EXERCISE DIRECTIONS
Extract every line below, verbatim.

· · · · · · ·

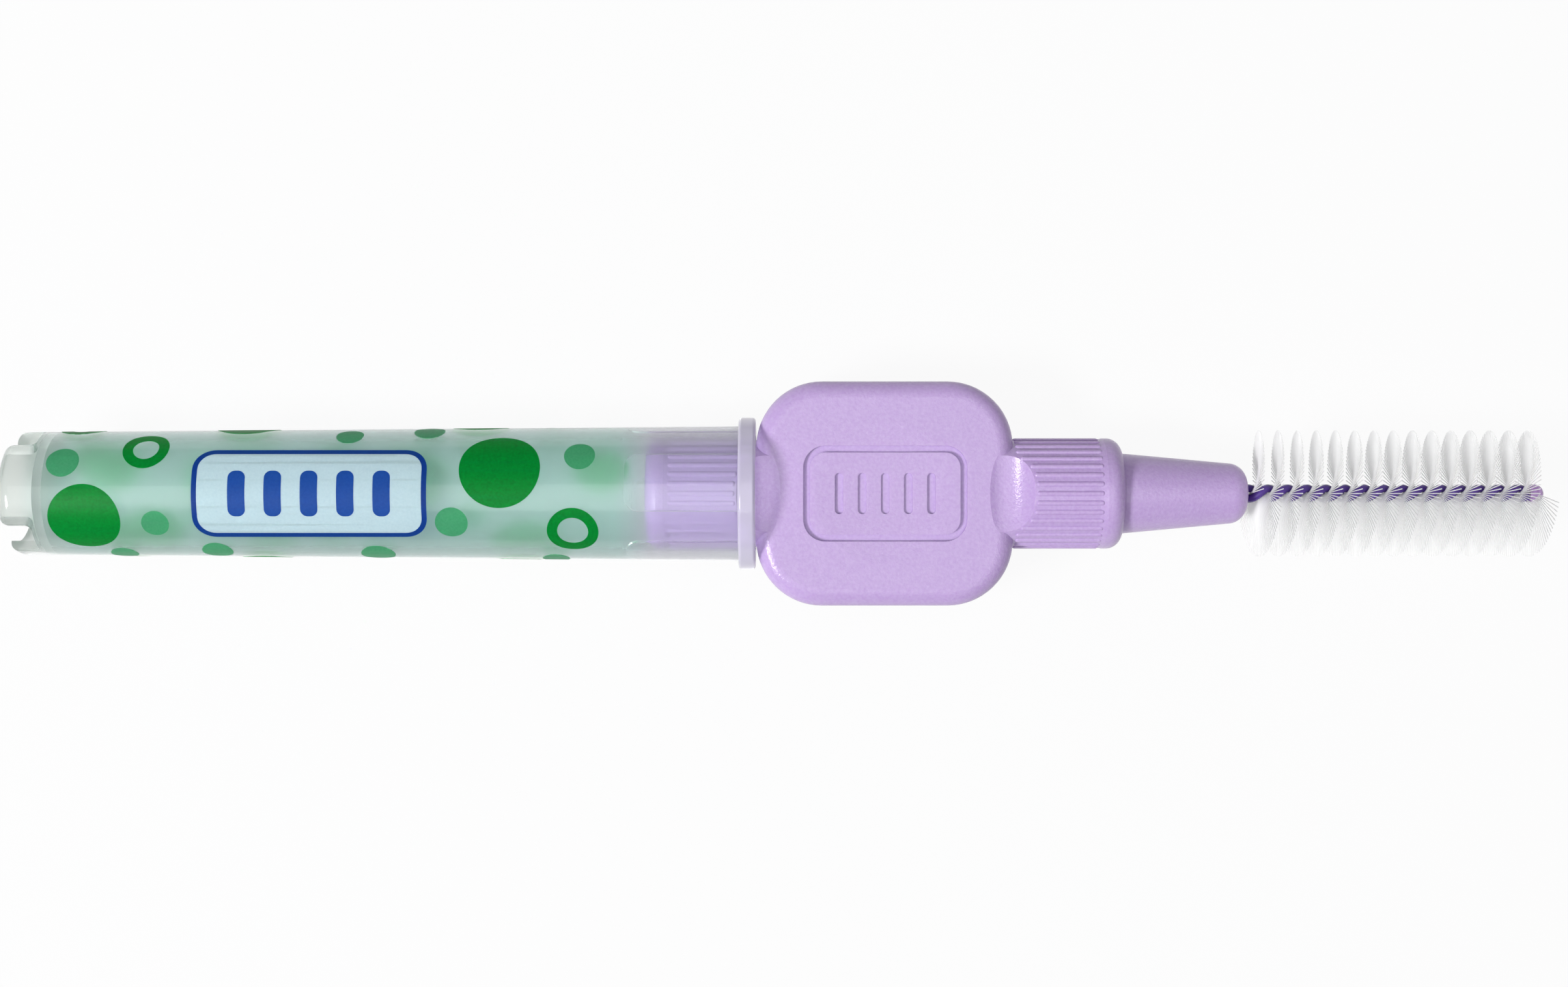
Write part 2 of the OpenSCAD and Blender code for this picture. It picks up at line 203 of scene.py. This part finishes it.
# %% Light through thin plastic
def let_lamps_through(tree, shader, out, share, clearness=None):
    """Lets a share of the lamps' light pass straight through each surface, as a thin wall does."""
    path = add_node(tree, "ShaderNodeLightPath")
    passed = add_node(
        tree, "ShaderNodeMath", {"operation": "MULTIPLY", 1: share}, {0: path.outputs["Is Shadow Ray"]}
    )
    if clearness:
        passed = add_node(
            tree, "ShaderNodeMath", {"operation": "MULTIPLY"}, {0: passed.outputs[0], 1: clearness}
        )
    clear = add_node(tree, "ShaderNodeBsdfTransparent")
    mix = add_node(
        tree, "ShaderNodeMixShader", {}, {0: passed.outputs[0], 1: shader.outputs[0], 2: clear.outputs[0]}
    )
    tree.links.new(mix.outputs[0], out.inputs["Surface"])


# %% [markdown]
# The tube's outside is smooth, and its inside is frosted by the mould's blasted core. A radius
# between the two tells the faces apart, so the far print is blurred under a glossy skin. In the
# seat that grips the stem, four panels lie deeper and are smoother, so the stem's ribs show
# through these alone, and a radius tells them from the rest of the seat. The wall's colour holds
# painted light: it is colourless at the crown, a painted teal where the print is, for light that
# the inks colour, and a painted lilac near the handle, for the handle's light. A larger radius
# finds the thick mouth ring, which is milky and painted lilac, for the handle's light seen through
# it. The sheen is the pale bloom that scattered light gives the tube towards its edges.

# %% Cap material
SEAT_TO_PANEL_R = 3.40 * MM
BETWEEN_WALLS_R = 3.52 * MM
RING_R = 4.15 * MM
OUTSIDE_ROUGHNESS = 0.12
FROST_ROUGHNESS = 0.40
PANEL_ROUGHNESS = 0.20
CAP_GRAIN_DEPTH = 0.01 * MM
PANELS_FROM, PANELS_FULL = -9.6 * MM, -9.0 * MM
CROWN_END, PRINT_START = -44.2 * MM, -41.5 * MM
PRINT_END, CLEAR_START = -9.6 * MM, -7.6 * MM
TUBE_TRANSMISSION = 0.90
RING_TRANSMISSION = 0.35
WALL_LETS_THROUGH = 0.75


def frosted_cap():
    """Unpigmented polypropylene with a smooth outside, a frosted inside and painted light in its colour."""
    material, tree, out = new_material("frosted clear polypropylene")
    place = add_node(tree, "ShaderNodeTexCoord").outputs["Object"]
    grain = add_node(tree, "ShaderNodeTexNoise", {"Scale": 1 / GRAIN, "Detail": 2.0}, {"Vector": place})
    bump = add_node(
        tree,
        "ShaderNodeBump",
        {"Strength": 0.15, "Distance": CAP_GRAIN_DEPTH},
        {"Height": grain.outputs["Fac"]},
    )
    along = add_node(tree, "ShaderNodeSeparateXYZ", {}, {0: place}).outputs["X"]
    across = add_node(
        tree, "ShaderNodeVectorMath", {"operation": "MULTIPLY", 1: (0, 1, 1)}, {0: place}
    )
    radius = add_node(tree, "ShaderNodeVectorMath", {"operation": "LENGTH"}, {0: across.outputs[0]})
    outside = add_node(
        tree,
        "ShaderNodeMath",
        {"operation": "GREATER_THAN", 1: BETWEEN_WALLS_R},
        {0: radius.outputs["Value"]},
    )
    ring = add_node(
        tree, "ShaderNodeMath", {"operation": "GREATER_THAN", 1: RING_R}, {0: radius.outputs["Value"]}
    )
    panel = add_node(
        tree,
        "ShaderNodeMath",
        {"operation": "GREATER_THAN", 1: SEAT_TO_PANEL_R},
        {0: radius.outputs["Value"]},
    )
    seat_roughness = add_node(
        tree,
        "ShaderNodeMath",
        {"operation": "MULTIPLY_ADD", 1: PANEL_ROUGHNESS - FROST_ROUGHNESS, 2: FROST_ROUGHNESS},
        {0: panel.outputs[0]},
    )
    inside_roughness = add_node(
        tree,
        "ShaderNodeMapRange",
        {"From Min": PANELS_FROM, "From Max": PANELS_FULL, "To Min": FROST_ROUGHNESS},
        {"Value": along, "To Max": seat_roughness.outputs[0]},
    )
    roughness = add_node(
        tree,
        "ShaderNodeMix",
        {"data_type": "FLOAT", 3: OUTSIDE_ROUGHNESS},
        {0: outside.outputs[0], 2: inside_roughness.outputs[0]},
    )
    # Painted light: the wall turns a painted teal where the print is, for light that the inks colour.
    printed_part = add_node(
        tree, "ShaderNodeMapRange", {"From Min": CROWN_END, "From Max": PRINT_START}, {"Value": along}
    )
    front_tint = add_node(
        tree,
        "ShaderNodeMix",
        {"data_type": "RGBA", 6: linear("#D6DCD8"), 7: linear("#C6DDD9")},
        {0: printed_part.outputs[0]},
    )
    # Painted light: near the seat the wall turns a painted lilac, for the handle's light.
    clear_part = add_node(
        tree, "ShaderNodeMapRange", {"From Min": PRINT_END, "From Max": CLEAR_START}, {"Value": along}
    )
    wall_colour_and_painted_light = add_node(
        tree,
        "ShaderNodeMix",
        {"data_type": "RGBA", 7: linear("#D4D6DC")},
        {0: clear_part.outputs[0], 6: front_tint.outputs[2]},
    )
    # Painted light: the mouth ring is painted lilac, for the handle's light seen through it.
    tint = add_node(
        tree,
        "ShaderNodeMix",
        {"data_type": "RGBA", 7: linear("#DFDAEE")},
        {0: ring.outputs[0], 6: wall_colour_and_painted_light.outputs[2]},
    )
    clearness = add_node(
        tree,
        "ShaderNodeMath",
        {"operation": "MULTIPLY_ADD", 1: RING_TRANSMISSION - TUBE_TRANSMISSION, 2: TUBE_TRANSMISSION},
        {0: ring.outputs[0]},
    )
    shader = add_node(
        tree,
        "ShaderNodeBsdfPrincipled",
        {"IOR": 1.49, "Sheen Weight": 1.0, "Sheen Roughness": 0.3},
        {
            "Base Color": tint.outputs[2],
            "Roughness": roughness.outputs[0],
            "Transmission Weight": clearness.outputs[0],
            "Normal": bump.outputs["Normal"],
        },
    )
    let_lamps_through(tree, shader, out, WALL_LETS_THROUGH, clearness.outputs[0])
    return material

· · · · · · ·

FINAL ANSWER
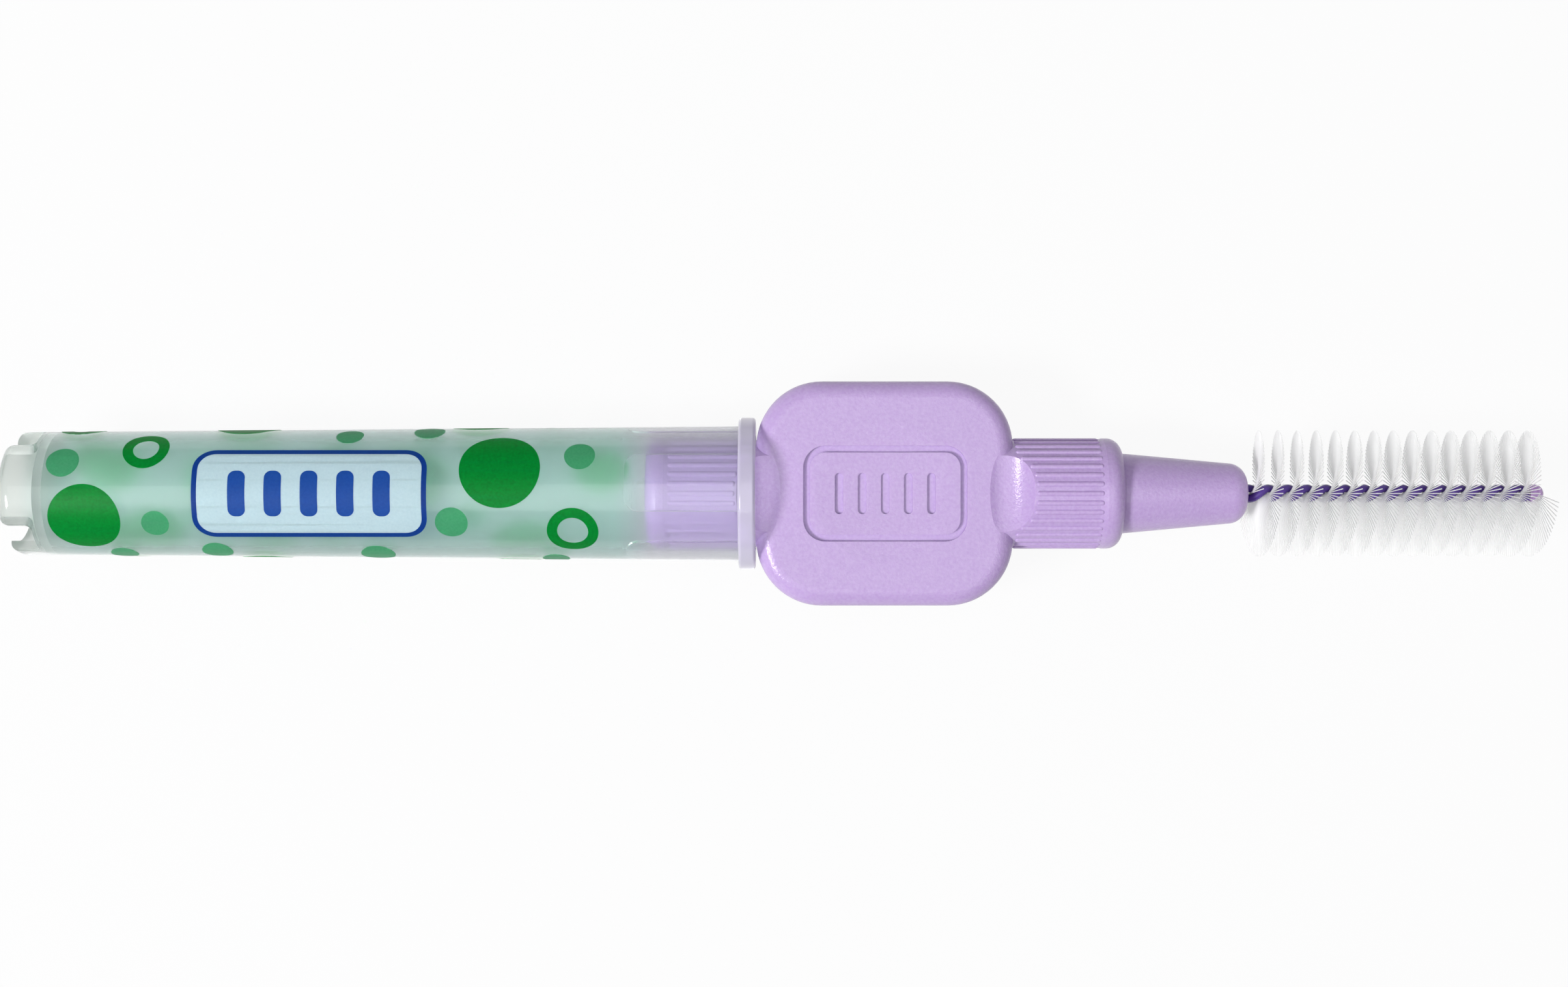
Write part 2 of the OpenSCAD and Blender code for this picture. It picks up at line 203 of scene.py. This part finishes it.
# %% Light through thin plastic
def let_lamps_through(tree, shader, out, share, clearness=None):
    """Lets a share of the lamps' light pass straight through each surface, as a thin wall does."""
    path = add_node(tree, "ShaderNodeLightPath")
    passed = add_node(
        tree, "ShaderNodeMath", {"operation": "MULTIPLY", 1: share}, {0: path.outputs["Is Shadow Ray"]}
    )
    if clearness:
        passed = add_node(
            tree, "ShaderNodeMath", {"operation": "MULTIPLY"}, {0: passed.outputs[0], 1: clearness}
        )
    clear = add_node(tree, "ShaderNodeBsdfTransparent")
    mix = add_node(
        tree, "ShaderNodeMixShader", {}, {0: passed.outputs[0], 1: shader.outputs[0], 2: clear.outputs[0]}
    )
    tree.links.new(mix.outputs[0], out.inputs["Surface"])


# %% [markdown]
# The tube's outside is smooth, and its inside is frosted by the mould's blasted core. A radius
# between the two tells the faces apart, so the far print is blurred under a glossy skin. In the
# seat that grips the stem, four panels lie deeper and are smoother, so the stem's ribs show
# through these alone, and a radius tells them from the rest of the seat. The wall's colour holds
# painted light: it is colourless at the crown, a painted teal where the print is, for light that
# the inks colour, and a painted lilac near the handle, for the handle's light. A larger radius
# finds the thick mouth ring, which is milky and painted lilac, for the handle's light seen through
# it. The sheen is the pale bloom that scattered light gives the tube towards its edges.

# %% Cap material
SEAT_TO_PANEL_R = 3.40 * MM
BETWEEN_WALLS_R = 3.52 * MM
RING_R = 4.15 * MM
OUTSIDE_ROUGHNESS = 0.12
FROST_ROUGHNESS = 0.40
PANEL_ROUGHNESS = 0.20
CAP_GRAIN_DEPTH = 0.01 * MM
PANELS_FROM, PANELS_FULL = -9.6 * MM, -9.0 * MM
CROWN_END, PRINT_START = -44.2 * MM, -41.5 * MM
PRINT_END, CLEAR_START = -9.6 * MM, -7.6 * MM
TUBE_TRANSMISSION = 0.90
RING_TRANSMISSION = 0.35
WALL_LETS_THROUGH = 0.75


def frosted_cap():
    """Unpigmented polypropylene with a smooth outside, a frosted inside and painted light in its colour."""
    material, tree, out = new_material("frosted clear polypropylene")
    place = add_node(tree, "ShaderNodeTexCoord").outputs["Object"]
    grain = add_node(tree, "ShaderNodeTexNoise", {"Scale": 1 / GRAIN, "Detail": 2.0}, {"Vector": place})
    bump = add_node(
        tree,
        "ShaderNodeBump",
        {"Strength": 0.15, "Distance": CAP_GRAIN_DEPTH},
        {"Height": grain.outputs["Fac"]},
    )
    along = add_node(tree, "ShaderNodeSeparateXYZ", {}, {0: place}).outputs["X"]
    across = add_node(
        tree, "ShaderNodeVectorMath", {"operation": "MULTIPLY", 1: (0, 1, 1)}, {0: place}
    )
    radius = add_node(tree, "ShaderNodeVectorMath", {"operation": "LENGTH"}, {0: across.outputs[0]})
    outside = add_node(
        tree,
        "ShaderNodeMath",
        {"operation": "GREATER_THAN", 1: BETWEEN_WALLS_R},
        {0: radius.outputs["Value"]},
    )
    ring = add_node(
        tree, "ShaderNodeMath", {"operation": "GREATER_THAN", 1: RING_R}, {0: radius.outputs["Value"]}
    )
    panel = add_node(
        tree,
        "ShaderNodeMath",
        {"operation": "GREATER_THAN", 1: SEAT_TO_PANEL_R},
        {0: radius.outputs["Value"]},
    )
    seat_roughness = add_node(
        tree,
        "ShaderNodeMath",
        {"operation": "MULTIPLY_ADD", 1: PANEL_ROUGHNESS - FROST_ROUGHNESS, 2: FROST_ROUGHNESS},
        {0: panel.outputs[0]},
    )
    inside_roughness = add_node(
        tree,
        "ShaderNodeMapRange",
        {"From Min": PANELS_FROM, "From Max": PANELS_FULL, "To Min": FROST_ROUGHNESS},
        {"Value": along, "To Max": seat_roughness.outputs[0]},
    )
    roughness = add_node(
        tree,
        "ShaderNodeMix",
        {"data_type": "FLOAT", 3: OUTSIDE_ROUGHNESS},
        {0: outside.outputs[0], 2: inside_roughness.outputs[0]},
    )
    # Painted light: the wall turns a painted teal where the print is, for light that the inks colour.
    printed_part = add_node(
        tree, "ShaderNodeMapRange", {"From Min": CROWN_END, "From Max": PRINT_START}, {"Value": along}
    )
    front_tint = add_node(
        tree,
        "ShaderNodeMix",
        {"data_type": "RGBA", 6: linear("#D6DCD8"), 7: linear("#C6DDD9")},
        {0: printed_part.outputs[0]},
    )
    # Painted light: near the seat the wall turns a painted lilac, for the handle's light.
    clear_part = add_node(
        tree, "ShaderNodeMapRange", {"From Min": PRINT_END, "From Max": CLEAR_START}, {"Value": along}
    )
    wall_colour_and_painted_light = add_node(
        tree,
        "ShaderNodeMix",
        {"data_type": "RGBA", 7: linear("#D4D6DC")},
        {0: clear_part.outputs[0], 6: front_tint.outputs[2]},
    )
    # Painted light: the mouth ring is painted lilac, for the handle's light seen through it.
    tint = add_node(
        tree,
        "ShaderNodeMix",
        {"data_type": "RGBA", 7: linear("#DFDAEE")},
        {0: ring.outputs[0], 6: wall_colour_and_painted_light.outputs[2]},
    )
    clearness = add_node(
        tree,
        "ShaderNodeMath",
        {"operation": "MULTIPLY_ADD", 1: RING_TRANSMISSION - TUBE_TRANSMISSION, 2: TUBE_TRANSMISSION},
        {0: ring.outputs[0]},
    )
    shader = add_node(
        tree,
        "ShaderNodeBsdfPrincipled",
        {"IOR": 1.49, "Sheen Weight": 1.0, "Sheen Roughness": 0.3},
        {
            "Base Color": tint.outputs[2],
            "Roughness": roughness.outputs[0],
            "Transmission Weight": clearness.outputs[0],
            "Normal": bump.outputs["Normal"],
        },
    )
    let_lamps_through(tree, shader, out, WALL_LETS_THROUGH, clearness.outputs[0])
    return material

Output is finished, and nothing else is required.